Chesterfield County prosecutors withdrew the charge against Smith in March 2019, citing insufficient evidence to proceed. Smith alleges the defendants knowingly fabricated the charge.

“All five of us eventually agreed that Dustin proved both malicious prosecution and defamation,” said Abby Groetsch, a legal assistant for the Virginia Indigent Defense Commission, who served on last month’s jury. “Sugar Shack’s business structure is extremely confusing, so we all agreed that it was reasonable to believe that Dustin [Smith] thought that he had legal authorization to move money to new business accounts.”

Groetsch said the evidence also showed Smith had returned the money and tried to discuss things with Kelley, but Kelley “ignored him” and took out the arrest warrants two days “after everything was resolved.”

“We also got to review the warrants and saw that Ian’s [Kelley’s] testimony during the trial didn’t match what he had written on the warrants,” Groetsch said. “For the defamation, we were able to conclude that some of the statements made by Ian were lies, and he knew that they were false when he spread them.”

That included one statement she said Kelley made that Smith didn’t return the money after being asked. “But there was ample evidence showing that he did return it and that he let Ian know that it had been returned,” Groetsch said.

Groetsch said there also was no evidence showing that Smith planned to use the money he was accused of embezzling, “so, based on that, there was no reason to have taken out the criminal charges in the first place.

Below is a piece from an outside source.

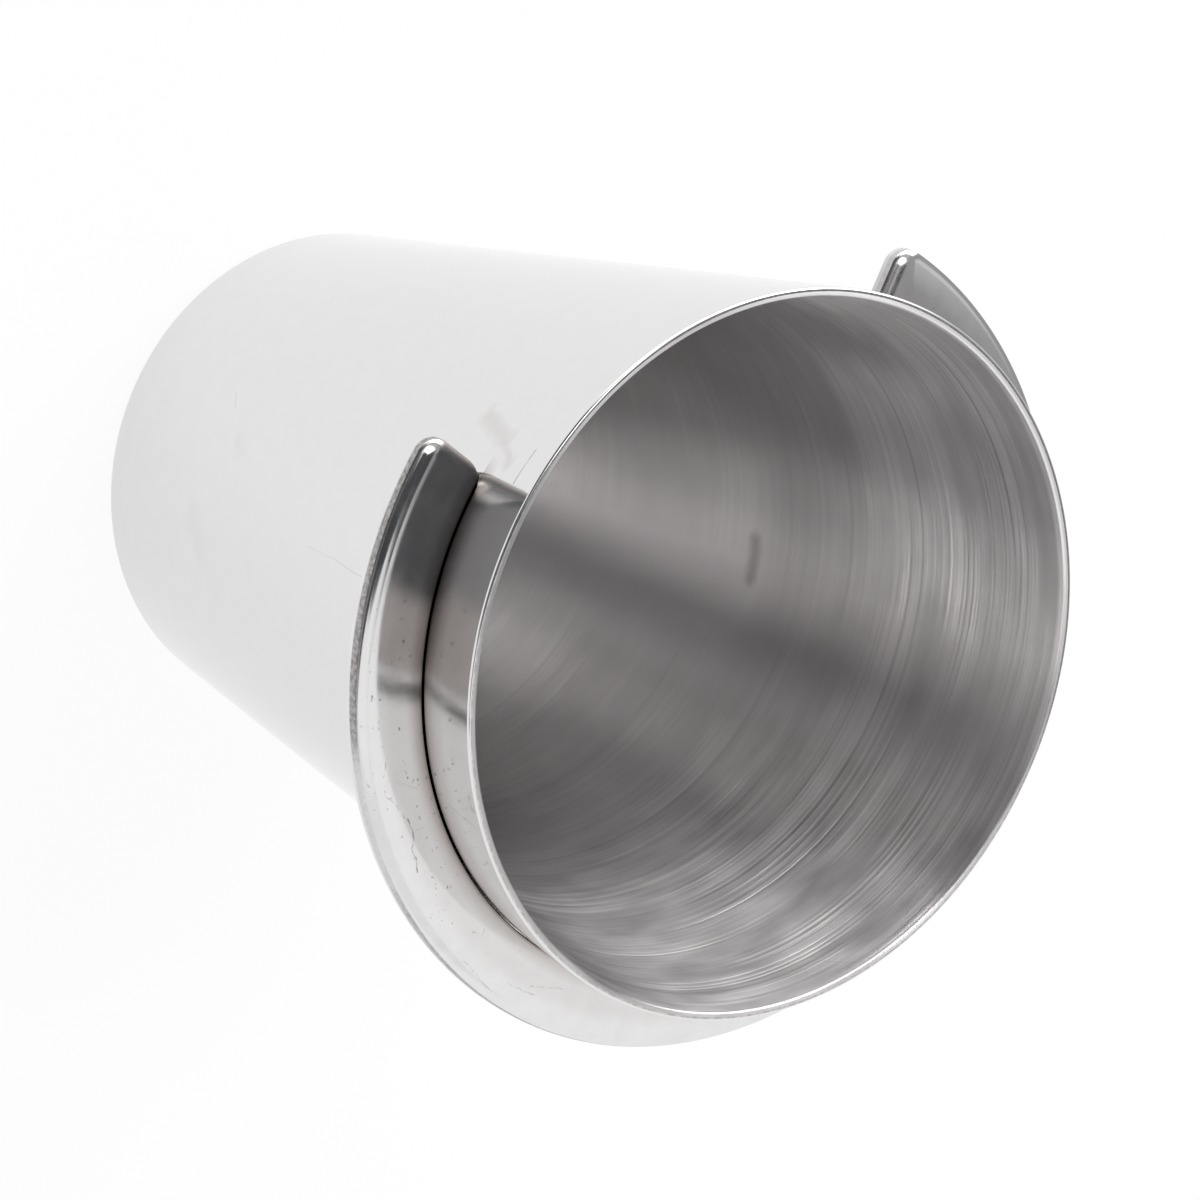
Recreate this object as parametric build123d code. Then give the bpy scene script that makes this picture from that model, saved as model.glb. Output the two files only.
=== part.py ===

The five of us had a few small disagreements but were eventually able to resolve them, but the sixth juror’s opinion was immovable, leading to the hung jury.”

Kelley’s attorney, Neill Bradley, declined to comment.

With the first trial ending without a decision, it’s up to Smith and his attorney, Steven Biss, to bring the case back for retrial and ask the court for a new trial date. As of Wednesday, no date has been set.

The suit follows years of trouble and shuttered restaurants for the embattled Sugar Shack owner.

Last year, Kelley settled a sexual harassment and discrimination complaint with former employee Virginia Williams out of court. The suit alleged that Kelly promoted Williams, then an 18-year-old part-time employee, to the position of store manager and used that promotion as leverage to start a sexual relationship with her.

In the current lawsuit, Smith seeks damages for “pain and suffering, severe emotional distress and trauma, fear, apprehension, anguish, stress and anxiety, public ridicule, humiliation, embarrassment, indignity, damage to his reputation, lost wages and profits, costs, attorney’s fees and other out-of-pocket expenses,” according to the suit.

The lawsuit also seeks $350,000 in punitive damages per defendant and $20,000 in attorney’s fees.